A car (mass = 1100 kg) is traveling at 32 m/s when it collides head-on with a sport utility vehicle (mass= 2500 kg) traveling in the opposite direction. In the collision, the two vehicles come to a halt. At what speed was the sport utility vehicle traveling?

To solve the problem, we will use the principle of conservation of momentum. The momentum before the collision must equal the momentum after the collision.
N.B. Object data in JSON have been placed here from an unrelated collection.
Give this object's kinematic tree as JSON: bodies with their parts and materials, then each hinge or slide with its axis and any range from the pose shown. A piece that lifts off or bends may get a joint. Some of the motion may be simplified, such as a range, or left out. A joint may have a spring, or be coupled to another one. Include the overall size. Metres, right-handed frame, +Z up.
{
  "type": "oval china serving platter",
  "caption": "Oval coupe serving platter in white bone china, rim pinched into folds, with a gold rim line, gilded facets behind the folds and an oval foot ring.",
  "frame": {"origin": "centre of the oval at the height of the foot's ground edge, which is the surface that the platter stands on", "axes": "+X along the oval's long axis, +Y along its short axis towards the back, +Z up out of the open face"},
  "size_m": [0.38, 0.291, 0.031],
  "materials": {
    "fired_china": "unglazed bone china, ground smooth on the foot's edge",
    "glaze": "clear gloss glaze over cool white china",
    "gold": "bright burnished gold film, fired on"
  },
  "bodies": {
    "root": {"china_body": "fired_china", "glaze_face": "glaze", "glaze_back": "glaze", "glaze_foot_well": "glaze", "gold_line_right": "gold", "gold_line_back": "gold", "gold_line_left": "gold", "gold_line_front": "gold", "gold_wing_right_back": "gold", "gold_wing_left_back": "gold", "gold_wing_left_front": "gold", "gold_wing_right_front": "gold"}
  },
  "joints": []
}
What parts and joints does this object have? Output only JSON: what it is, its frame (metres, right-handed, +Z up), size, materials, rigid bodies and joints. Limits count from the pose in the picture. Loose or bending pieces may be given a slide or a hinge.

Since the two vehicles come to a halt after the collision, the final momentum is zero. ### Step-by-Step Solution: 1. **Identify the Masses and Velocities:** - Mass of the car (m₁) = 1100 kg - Velocity of the car (v₁) = 32 m/s (moving in the positive direction) - Mass of the sport utility vehicle (m₂) = 2500 kg - Velocity of the sport utility vehicle (v₂) = ? (moving in the negative direction) 2. **Set Up the Momentum Conservation Equation:** The total momentum before the collision is equal to the total momentum after the collision. Since both vehicles come to a halt after the collision, the final momentum is zero. \[ m₁ v₁ + m₂ v₂ = 0 \] 3. **Substitute the Known Values:** Substitute the values of m₁, v₁, and m₂ into the equation: \[ 1100 \times 32 + 2500 \times v₂ = 0 \] 4. **Calculate the Momentum of the Car:** Calculate the momentum of the car: \[ 1100 \times 32 = 35200 \, \text{kg m/s} \] 5. **Rearrange the Equation to Solve for v₂:** Now, rearranging the equation to find v₂: \[ 35200 + 2500 v₂ = 0 \] \[ 2500 v₂ = -35200 \] \[ v₂ = \frac{-35200}{2500} \] 6. **Calculate v₂:** Perform the division: \[ v₂ = -14.08 \, \text{m/s} \] The negative sign indicates that the sport utility vehicle was traveling in the opposite direction. ### Final Answer: The speed of the sport utility vehicle was approximately **14.08 m/s**.